In the past week I’ve had the joy of reading the Bible with three people!
First, last Saturday, Mark and I read the first half of Genesis 9. We had a fulfilling conversation about how much God loves humans and wants them to multiply. We reflected how our hearts expand to love all the children we have, and how more children means more love!
Second, during the week Courtney and I read the end of Proverbs, about the rare and treasured woman. We considered what such a treasure might be found, and I was humbled to consider how industrious and full of foresight is my own treasured soulmate.
Third, Amie and I reflected on the calling of Andrew and Peter at the end of the first chapter of John. It was a joyful and emotional experiment to envision myself in the story; hearing John’s message, going after Jesus, his turning and asking “what are you looking for?” Then going to be with him where he’s staying, but running off first to get my brother. I’ve written a song about it actually; perhaps I’ll share it here when I’ve finished.
Unless I can’t get an enrollment exemption, it’s looking likely that I’ll begin a DMM PhD program this Fall! I’m going to take a couple self-paced courses to gear up before I begin; I’m so excited!
I’ve heard from Dr. Blair about PhD next steps! He found Dr. Hutchcraft and learned what he needed about my MBA program. While I’ll need an exception to start a PhD program (no surprise), I can move to the next step: discovering if I can find a sponsor with Ephesiology. I’m stoked that the road continues!
We signed Graham for violin practice this year. He’s expected to practice for at least six minutes five nights a week. Most of those nights we endure an half-hour or more of anger and tears before we can even consider practicing. It breaks Amie’s heart, but she wisely gives Graham and I space to suffer through the feelings.
For example, tonight Graham went straight to anger. He said that he hated the violin, that he wished he’d never been signed up, and later that he hated me too.
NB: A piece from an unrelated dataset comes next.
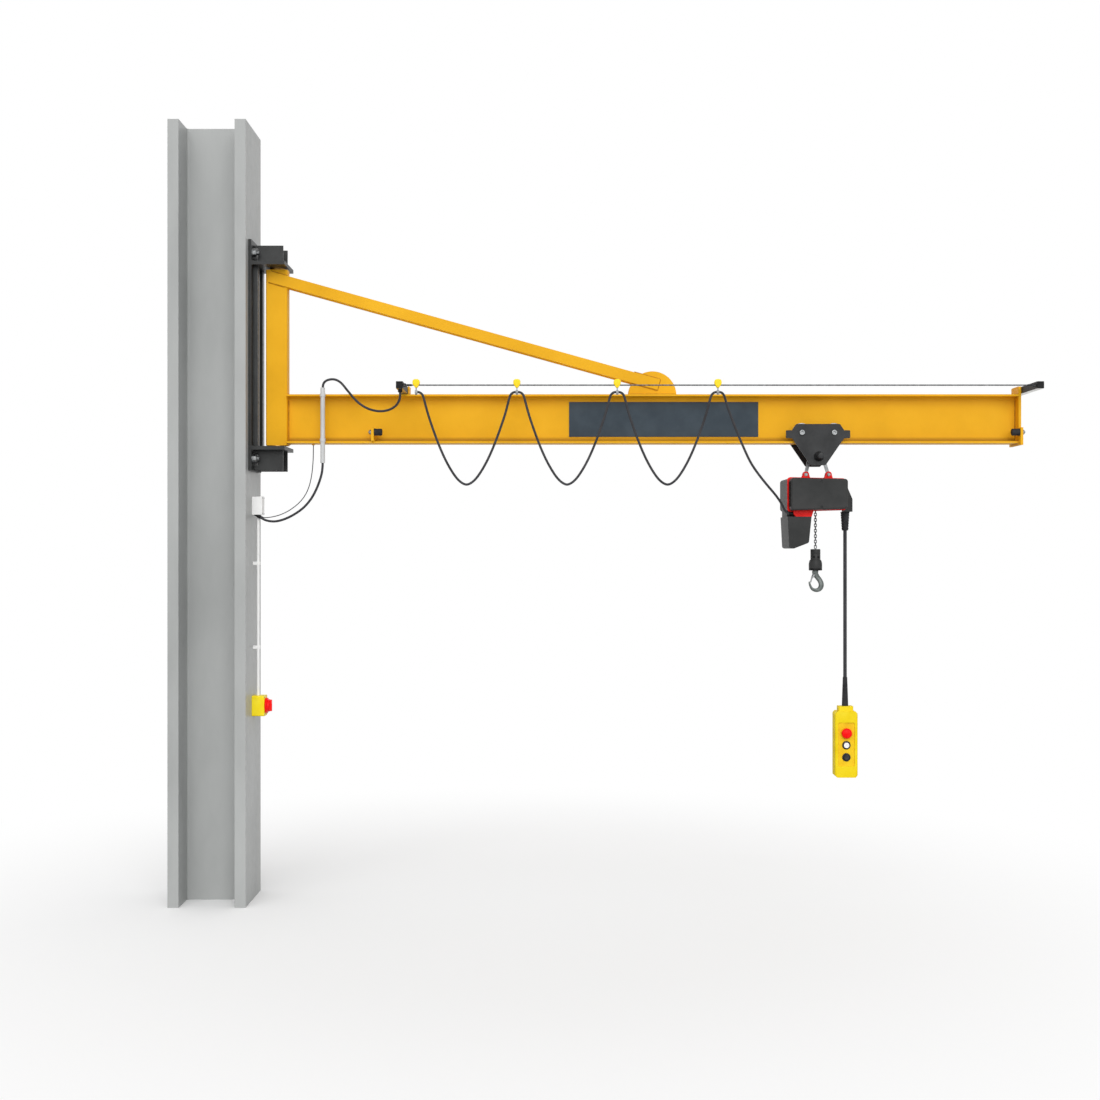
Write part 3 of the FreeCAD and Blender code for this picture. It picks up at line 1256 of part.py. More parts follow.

He didn’t want to hear my encouragement or suggestions about where to begin his practice. Then he wailed for twenty minutes so pitifully that Amie couldn’t resist and came down to see if she could help. Graham ran away to his room to be alone, shouting all the way that he was never going to practice again.
Amie and I bolstered our resolve by talking through Graham’s perspectives and how we’re helping him to persevere. We noted that we’re not forcing him to play the violin and that this is about persevering through difficult emotions, like despair that he’s not perfect as he wants to be and fear about performing in front of his peers.
Graham came back to practice after the four of us played soccer and Amie went to work. He tackled the song with zero hard feelings and beamed with pride that he was getting it, even spending extra time to play it through a few more times and to talk about learning the Star Wars theme song I’d written down for him.
Tomorrow we’ll go through the same thing again. And again and again and again, because this is what it means to persevere in a hard thing. And if Graham is learning to persevere, truthfully I’m learning just as much about perseverance along the way. There’s so much I can learn from Graham in expressing all the pent up fears and disappointments, then getting down to the work anyways.
I’ve been exploring what it will take to start a PhD since last Fall. Since reading Umberto Ecco’s How to Write a Thesis over five years ago, I’ve kept in the back of my mind a curiosity. In what subject would I want to add a brick to the tower of human understanding? It needs to be a subject I can research exhaustively for six plus years without giving up or losing interest.
The subject which has engulfed more of my mental and emotional energy than any other these past thirteen years has been the shape and movement of the Church in the United States. I’ve written some of my thoughts in a kingdom manifesto, and have spent hundreds of hours facilitating DBS studies in a variety of contexts. I would happily invest hundreds more in research, debate and practice. I would prefer to do so in the framework of a PhD program, if I can get my foot in the door.
Amie turned me on to the Warriors album. I’ve never watched the movie; just learning the story through Lin-Manuel Miranda, Eisa Davis, Ms. Lauryn Hill and others’ eyes has been richly rewarding.
There are so many memorable moments, but one I’ve been appreciating is the reaction by the Riffs after their leader, Cyrus, is shot in the song Still Breathin’.
“What do you do when they kill everything you believe in, but you’re still breathin’?”
The pain and confusion is visceral, just as it must have been with the early disciples after their leader, Jesus, was put to death by their religious leaders.
Our next Wii game, LEGO Star Wars: The Complete Saga, came in yesterday. The boys were so excited. They had no idea you could do more than play Wii Sports.
I’ve been so proud of Graham for persisting in his violin practice. Whether he continues after this year or not, he’s exercising the right internal locus muscles. Practicing even when it’s boring, or when mastery feels unattainable, or when you’re not ready to perform before your peers and the test is tomorrow: all of these are bring up strong emotions that he’s experiencing, processing, and moving through. Well done buddy!
The boys and I had President’s Day off together. We decided to take a road trip to Devil’s Tower National Monument. The trip was smooth, and it was the most perfect weather, and I’m grateful we were able to do something beyond the ordinary together.